→ **Your instructions**:
Using the material below, print the line that contains "front_cap();", the line that contains "cad_parts[node].hide_render = cad_parts[node].hide_viewport", and every line in between, exactly and nothing else.

[Extracted data entries]
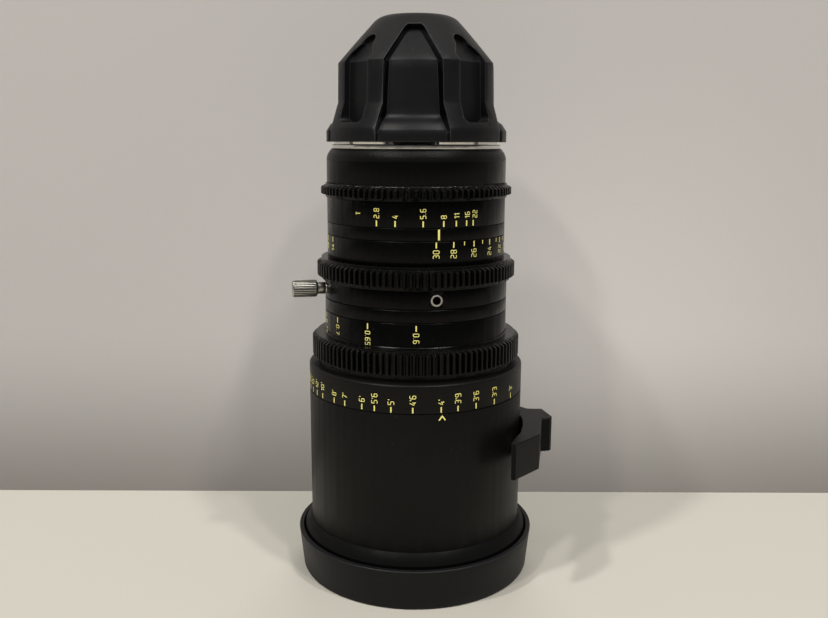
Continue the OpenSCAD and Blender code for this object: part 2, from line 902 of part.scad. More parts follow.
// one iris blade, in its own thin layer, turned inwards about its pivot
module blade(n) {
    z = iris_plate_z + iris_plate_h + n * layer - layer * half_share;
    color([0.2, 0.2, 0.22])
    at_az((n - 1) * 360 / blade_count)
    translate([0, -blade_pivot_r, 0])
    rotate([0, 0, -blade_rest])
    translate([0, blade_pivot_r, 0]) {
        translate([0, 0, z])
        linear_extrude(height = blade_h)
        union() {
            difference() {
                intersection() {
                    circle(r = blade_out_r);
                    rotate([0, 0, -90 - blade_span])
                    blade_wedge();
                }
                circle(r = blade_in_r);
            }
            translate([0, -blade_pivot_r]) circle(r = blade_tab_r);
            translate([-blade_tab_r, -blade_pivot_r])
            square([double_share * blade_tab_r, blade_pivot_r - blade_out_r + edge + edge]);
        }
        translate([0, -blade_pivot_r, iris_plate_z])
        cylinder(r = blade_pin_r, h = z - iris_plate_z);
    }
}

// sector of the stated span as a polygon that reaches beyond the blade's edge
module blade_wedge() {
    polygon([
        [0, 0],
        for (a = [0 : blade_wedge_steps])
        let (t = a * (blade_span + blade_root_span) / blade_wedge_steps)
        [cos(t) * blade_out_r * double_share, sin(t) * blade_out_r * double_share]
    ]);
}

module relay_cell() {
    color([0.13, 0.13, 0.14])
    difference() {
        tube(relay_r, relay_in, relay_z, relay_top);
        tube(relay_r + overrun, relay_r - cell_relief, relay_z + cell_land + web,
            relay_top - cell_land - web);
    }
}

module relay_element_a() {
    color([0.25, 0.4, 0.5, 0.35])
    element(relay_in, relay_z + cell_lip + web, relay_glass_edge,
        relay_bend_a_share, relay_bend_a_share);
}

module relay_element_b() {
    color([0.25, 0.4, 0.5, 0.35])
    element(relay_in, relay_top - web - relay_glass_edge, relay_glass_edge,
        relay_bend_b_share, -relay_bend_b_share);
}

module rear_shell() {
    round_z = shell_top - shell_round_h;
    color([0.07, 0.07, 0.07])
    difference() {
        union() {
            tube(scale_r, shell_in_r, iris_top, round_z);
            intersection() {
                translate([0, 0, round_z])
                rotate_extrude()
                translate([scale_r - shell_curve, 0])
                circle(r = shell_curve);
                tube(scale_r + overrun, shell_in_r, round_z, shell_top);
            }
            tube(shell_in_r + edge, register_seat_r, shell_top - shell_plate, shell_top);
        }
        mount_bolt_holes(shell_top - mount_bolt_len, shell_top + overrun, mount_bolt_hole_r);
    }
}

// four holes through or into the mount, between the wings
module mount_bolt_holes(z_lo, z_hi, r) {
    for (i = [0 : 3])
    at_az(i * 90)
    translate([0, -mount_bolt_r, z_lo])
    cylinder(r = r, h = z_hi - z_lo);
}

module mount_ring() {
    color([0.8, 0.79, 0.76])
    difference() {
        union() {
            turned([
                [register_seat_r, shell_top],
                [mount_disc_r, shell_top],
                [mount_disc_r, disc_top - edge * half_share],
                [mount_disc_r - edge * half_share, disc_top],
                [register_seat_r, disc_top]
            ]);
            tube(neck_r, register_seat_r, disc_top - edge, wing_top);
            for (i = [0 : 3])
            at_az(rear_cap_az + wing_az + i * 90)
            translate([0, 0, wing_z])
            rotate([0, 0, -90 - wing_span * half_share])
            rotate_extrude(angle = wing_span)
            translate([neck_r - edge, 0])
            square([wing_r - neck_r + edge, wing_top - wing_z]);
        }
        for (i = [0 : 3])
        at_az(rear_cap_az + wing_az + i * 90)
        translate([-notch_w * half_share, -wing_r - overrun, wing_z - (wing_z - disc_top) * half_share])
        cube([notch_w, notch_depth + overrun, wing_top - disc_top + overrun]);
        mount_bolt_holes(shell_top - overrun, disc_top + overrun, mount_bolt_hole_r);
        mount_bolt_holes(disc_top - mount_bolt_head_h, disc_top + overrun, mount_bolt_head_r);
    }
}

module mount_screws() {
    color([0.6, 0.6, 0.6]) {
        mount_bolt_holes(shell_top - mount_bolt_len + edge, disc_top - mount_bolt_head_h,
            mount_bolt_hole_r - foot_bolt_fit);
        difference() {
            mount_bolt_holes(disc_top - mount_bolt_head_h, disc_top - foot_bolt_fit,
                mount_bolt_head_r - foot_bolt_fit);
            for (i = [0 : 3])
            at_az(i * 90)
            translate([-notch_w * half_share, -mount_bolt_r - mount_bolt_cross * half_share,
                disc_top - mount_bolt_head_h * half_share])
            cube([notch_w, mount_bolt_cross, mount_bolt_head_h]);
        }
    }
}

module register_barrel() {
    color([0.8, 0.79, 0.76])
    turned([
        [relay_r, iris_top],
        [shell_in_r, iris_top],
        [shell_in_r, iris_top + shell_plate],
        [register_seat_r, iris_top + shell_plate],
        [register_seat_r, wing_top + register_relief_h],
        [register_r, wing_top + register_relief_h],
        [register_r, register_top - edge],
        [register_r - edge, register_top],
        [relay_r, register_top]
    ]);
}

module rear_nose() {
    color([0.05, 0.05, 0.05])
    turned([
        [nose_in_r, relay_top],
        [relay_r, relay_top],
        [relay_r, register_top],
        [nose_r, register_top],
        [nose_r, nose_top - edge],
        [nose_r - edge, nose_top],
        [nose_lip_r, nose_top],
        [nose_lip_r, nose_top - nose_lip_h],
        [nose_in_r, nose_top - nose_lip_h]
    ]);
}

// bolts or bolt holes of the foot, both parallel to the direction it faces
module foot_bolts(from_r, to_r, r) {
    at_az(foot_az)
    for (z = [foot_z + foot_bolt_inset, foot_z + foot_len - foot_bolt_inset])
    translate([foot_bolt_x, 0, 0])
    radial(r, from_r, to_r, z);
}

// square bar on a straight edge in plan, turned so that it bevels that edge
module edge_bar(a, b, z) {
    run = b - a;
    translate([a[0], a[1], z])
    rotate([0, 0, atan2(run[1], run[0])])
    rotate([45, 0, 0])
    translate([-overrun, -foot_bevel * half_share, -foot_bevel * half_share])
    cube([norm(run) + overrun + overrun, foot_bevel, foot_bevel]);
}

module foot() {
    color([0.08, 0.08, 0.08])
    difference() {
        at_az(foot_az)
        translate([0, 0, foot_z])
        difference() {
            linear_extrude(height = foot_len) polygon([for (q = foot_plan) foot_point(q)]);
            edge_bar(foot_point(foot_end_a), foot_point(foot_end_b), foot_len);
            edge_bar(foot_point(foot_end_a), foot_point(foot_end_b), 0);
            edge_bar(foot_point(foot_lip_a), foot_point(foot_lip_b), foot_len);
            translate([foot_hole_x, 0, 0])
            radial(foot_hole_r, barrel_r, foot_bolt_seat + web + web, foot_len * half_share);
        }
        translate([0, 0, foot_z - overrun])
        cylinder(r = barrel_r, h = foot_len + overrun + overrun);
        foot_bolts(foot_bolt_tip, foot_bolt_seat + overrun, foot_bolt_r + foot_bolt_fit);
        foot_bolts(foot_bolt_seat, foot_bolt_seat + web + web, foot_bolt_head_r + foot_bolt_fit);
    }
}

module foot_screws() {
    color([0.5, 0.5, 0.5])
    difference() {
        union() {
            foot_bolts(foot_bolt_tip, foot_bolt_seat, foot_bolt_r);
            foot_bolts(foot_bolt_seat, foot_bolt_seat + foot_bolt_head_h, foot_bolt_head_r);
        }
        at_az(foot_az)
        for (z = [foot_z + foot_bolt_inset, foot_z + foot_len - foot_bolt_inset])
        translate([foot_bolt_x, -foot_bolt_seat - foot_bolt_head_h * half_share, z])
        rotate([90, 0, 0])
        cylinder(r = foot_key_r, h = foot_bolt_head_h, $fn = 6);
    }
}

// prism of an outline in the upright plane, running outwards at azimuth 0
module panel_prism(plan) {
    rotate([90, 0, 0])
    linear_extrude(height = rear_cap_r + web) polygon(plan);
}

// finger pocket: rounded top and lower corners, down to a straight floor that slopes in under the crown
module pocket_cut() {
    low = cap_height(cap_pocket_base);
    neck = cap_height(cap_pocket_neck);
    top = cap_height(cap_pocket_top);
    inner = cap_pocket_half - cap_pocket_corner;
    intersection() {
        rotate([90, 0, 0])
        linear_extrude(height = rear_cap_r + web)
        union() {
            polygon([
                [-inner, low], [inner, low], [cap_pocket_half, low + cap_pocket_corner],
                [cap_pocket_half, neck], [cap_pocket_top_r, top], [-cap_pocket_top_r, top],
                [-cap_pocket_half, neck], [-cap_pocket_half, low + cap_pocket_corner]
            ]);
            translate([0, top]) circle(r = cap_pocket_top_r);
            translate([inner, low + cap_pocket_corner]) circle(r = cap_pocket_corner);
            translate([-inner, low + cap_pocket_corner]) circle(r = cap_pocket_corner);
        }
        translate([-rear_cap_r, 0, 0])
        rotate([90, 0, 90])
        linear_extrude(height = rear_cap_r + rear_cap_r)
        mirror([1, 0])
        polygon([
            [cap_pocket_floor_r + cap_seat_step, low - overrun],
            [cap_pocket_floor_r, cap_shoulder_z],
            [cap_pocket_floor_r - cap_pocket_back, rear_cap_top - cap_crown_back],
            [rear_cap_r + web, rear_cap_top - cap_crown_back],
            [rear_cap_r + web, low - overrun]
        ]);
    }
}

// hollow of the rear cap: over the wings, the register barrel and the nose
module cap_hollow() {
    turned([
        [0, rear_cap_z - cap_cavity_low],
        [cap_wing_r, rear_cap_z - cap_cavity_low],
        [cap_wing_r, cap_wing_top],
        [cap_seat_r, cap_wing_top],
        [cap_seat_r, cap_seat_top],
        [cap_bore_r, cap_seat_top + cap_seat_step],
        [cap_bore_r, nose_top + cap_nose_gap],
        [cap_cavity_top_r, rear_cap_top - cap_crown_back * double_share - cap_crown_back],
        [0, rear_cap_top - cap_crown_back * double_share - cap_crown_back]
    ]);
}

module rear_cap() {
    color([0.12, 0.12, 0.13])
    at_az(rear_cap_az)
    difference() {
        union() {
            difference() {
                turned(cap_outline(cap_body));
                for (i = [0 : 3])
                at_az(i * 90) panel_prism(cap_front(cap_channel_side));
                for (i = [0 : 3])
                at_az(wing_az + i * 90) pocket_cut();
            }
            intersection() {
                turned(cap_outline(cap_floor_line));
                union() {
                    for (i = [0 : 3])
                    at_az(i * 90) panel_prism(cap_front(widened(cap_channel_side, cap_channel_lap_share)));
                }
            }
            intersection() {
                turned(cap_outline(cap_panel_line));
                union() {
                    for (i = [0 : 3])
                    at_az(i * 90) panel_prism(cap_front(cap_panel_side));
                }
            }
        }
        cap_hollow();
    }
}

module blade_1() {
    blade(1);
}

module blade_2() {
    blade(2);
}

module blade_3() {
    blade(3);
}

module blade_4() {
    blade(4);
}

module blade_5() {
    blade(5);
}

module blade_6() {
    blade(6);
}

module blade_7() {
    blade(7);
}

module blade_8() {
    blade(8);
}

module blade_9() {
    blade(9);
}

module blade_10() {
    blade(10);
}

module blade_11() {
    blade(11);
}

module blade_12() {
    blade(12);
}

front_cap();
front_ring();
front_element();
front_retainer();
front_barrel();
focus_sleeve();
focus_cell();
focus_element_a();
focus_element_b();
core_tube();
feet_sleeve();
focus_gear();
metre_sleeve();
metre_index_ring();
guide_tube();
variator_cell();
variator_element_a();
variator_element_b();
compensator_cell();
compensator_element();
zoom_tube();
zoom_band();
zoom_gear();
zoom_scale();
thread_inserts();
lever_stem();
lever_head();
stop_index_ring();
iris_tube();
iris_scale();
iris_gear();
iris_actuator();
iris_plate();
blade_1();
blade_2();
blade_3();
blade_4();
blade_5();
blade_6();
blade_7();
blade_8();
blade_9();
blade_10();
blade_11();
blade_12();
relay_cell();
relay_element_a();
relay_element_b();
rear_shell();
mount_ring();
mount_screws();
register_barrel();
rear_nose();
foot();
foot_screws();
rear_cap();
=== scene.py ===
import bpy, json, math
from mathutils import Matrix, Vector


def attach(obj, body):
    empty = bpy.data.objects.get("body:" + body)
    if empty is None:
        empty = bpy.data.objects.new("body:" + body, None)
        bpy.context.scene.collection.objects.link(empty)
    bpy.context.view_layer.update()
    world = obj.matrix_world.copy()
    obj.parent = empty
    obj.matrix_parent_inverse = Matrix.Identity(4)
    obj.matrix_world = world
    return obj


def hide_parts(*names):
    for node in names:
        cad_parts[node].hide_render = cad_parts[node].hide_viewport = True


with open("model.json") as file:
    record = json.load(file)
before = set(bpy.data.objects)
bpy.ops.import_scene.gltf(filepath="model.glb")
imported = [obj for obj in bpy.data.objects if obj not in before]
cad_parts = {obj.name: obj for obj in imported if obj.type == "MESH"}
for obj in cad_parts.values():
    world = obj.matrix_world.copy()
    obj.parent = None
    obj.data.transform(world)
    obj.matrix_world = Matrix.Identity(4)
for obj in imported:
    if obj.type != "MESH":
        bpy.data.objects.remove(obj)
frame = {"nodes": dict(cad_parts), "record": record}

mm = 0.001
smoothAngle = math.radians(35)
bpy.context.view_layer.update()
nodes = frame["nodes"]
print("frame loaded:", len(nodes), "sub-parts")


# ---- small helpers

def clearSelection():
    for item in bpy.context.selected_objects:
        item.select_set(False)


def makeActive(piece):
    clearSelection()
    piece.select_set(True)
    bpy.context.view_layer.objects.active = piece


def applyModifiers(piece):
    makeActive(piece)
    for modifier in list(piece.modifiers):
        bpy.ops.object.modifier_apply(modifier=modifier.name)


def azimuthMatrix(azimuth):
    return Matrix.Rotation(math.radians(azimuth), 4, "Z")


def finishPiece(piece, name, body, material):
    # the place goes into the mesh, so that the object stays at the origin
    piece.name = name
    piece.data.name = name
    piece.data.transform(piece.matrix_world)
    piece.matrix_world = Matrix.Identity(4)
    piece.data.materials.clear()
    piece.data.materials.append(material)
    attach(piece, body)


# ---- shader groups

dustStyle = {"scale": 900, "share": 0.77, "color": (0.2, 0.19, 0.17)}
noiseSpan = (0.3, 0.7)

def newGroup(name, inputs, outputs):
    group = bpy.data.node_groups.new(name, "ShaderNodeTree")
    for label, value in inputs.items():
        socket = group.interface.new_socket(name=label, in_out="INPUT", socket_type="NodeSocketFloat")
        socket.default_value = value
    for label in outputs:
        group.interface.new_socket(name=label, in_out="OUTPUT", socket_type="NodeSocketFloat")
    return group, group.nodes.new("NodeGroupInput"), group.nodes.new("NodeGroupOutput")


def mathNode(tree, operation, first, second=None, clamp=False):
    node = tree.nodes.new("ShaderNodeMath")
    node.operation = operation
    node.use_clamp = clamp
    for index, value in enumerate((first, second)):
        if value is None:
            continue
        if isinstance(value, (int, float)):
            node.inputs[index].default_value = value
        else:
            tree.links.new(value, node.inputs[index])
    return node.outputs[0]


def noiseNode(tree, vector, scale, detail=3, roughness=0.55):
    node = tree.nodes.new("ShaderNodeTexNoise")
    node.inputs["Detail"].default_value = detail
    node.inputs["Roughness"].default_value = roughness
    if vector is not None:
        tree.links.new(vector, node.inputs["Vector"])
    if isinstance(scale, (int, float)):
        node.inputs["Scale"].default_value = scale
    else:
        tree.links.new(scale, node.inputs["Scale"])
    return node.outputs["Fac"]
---
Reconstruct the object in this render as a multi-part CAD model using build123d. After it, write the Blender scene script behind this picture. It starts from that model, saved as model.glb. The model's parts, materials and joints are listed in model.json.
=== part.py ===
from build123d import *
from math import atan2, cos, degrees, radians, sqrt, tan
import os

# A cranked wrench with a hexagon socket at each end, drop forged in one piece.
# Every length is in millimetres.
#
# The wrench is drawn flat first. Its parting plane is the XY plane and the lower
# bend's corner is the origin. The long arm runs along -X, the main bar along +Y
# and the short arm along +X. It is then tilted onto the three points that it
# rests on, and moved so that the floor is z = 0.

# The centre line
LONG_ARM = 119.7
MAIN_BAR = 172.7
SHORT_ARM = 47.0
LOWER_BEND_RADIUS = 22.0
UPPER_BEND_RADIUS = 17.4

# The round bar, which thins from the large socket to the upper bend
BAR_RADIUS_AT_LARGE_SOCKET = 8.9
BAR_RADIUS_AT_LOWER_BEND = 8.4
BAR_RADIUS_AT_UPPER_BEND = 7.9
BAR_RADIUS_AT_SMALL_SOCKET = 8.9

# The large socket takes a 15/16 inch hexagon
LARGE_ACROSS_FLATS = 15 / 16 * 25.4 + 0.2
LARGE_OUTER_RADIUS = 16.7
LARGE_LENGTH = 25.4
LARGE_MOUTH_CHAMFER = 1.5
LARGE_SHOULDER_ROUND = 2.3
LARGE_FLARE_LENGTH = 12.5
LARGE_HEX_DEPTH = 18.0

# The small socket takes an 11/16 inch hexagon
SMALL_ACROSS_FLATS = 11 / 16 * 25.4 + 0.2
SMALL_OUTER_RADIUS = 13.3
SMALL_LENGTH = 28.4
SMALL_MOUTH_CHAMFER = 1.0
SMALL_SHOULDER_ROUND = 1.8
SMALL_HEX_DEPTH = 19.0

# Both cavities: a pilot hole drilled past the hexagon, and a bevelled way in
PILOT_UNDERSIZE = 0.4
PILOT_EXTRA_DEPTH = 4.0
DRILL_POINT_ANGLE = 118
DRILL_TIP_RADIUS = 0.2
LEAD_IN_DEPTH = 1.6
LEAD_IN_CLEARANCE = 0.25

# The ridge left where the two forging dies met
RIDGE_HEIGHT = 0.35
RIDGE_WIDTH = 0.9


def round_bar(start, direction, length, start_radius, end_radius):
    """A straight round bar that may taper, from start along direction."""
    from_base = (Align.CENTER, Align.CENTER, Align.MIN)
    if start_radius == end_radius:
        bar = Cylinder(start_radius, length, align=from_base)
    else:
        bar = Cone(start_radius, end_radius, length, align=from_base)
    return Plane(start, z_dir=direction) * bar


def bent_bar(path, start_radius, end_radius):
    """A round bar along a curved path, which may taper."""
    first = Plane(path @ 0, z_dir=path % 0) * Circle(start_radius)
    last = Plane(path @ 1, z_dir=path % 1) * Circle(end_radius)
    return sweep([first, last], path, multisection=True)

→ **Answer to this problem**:
front_cap();
front_ring();
front_element();
front_retainer();
front_barrel();
focus_sleeve();
focus_cell();
focus_element_a();
focus_element_b();
core_tube();
feet_sleeve();
focus_gear();
metre_sleeve();
metre_index_ring();
guide_tube();
variator_cell();
variator_element_a();
variator_element_b();
compensator_cell();
compensator_element();
zoom_tube();
zoom_band();
zoom_gear();
zoom_scale();
thread_inserts();
lever_stem();
lever_head();
stop_index_ring();
iris_tube();
iris_scale();
iris_gear();
iris_actuator();
iris_plate();
blade_1();
blade_2();
blade_3();
blade_4();
blade_5();
blade_6();
blade_7();
blade_8();
blade_9();
blade_10();
blade_11();
blade_12();
relay_cell();
relay_element_a();
relay_element_b();
rear_shell();
mount_ring();
mount_screws();
register_barrel();
rear_nose();
foot();
foot_screws();
rear_cap();
=== scene.py ===
import bpy, json, math
from mathutils import Matrix, Vector


def attach(obj, body):
    empty = bpy.data.objects.get("body:" + body)
    if empty is None:
        empty = bpy.data.objects.new("body:" + body, None)
        bpy.context.scene.collection.objects.link(empty)
    bpy.context.view_layer.update()
    world = obj.matrix_world.copy()
    obj.parent = empty
    obj.matrix_parent_inverse = Matrix.Identity(4)
    obj.matrix_world = world
    return obj


def hide_parts(*names):
    for node in names:
        cad_parts[node].hide_render = cad_parts[node].hide_viewport = True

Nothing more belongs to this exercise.